Input for this task:
## Begin

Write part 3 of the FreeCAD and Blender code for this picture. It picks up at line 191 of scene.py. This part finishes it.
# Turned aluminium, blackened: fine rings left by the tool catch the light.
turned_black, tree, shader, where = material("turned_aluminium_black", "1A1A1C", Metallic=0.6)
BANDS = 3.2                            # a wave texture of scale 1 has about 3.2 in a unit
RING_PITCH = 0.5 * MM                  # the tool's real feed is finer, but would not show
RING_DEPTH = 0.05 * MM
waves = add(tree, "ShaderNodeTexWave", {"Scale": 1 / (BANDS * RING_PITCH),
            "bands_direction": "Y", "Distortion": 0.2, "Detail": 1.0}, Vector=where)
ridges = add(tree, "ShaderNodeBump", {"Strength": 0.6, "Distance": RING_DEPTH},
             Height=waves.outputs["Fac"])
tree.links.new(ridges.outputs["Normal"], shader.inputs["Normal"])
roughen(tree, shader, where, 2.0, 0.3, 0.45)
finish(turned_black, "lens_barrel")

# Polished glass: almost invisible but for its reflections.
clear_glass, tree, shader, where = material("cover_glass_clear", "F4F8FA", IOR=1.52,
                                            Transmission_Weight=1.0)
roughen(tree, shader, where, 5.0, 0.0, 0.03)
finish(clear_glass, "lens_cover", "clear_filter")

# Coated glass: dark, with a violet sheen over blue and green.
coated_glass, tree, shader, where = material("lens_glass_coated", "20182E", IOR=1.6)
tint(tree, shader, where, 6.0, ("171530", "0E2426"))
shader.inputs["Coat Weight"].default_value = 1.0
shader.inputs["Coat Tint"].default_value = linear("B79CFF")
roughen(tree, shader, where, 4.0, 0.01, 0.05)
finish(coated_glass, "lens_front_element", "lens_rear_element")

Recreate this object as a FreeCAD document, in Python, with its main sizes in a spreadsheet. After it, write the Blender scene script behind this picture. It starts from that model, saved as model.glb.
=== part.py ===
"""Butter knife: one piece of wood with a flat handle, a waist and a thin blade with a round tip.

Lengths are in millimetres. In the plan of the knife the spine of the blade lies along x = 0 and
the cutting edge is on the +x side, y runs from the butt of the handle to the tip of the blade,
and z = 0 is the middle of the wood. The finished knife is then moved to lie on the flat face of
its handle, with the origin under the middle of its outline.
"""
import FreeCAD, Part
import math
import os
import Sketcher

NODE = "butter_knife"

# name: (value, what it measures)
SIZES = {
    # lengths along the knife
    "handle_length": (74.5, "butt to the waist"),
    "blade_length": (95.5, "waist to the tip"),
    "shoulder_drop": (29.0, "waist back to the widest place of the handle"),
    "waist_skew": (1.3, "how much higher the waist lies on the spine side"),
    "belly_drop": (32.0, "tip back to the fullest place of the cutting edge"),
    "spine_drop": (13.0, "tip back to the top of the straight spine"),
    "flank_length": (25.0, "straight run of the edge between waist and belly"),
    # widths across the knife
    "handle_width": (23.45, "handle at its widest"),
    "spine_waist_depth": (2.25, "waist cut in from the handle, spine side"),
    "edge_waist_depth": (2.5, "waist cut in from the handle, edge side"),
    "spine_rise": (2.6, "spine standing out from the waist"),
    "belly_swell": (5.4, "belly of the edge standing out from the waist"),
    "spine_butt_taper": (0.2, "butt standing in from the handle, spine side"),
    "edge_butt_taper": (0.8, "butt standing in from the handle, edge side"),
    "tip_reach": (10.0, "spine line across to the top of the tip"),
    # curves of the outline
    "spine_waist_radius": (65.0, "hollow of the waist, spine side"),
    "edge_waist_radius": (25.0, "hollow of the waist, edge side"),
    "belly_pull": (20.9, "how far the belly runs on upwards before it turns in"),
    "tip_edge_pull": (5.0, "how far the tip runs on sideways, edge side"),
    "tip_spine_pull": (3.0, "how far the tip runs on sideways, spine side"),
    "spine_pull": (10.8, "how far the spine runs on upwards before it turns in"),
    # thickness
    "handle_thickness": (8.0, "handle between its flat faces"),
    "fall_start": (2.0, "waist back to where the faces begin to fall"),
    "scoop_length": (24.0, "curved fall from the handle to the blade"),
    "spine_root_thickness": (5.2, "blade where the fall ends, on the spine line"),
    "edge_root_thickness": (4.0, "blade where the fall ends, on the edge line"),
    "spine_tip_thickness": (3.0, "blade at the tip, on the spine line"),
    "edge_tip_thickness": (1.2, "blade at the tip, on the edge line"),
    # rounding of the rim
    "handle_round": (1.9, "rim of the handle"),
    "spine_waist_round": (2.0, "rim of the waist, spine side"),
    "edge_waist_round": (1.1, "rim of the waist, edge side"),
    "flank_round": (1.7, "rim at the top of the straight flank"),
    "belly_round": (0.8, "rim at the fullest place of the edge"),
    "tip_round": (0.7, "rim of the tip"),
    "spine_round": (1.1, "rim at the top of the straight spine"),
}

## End
## Begin

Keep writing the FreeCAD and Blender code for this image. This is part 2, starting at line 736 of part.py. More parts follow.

## End
## Begin

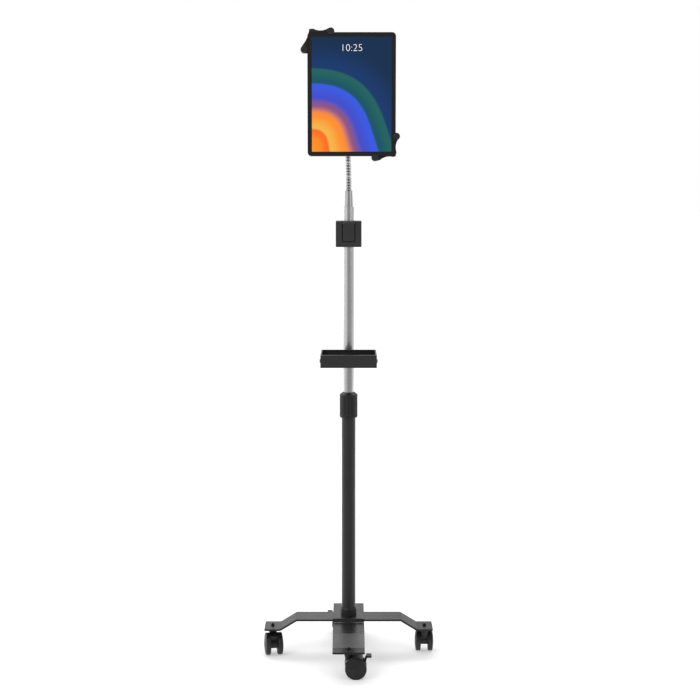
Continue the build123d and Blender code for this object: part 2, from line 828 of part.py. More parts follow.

## End

Job:
List each line of the entries that holds the string "FreeCAD".

Answer for this exercise:
Write part 3 of the FreeCAD and Blender code for this picture. It picks up at line 191 of scene.py. This part finishes it.
Recreate this object as a FreeCAD document, in Python, with its main sizes in a spreadsheet. After it, write the Blender scene script behind this picture. It starts from that model, saved as model.glb.
import FreeCAD, Part
Keep writing the FreeCAD and Blender code for this image. This is part 2, starting at line 736 of part.py. More parts follow.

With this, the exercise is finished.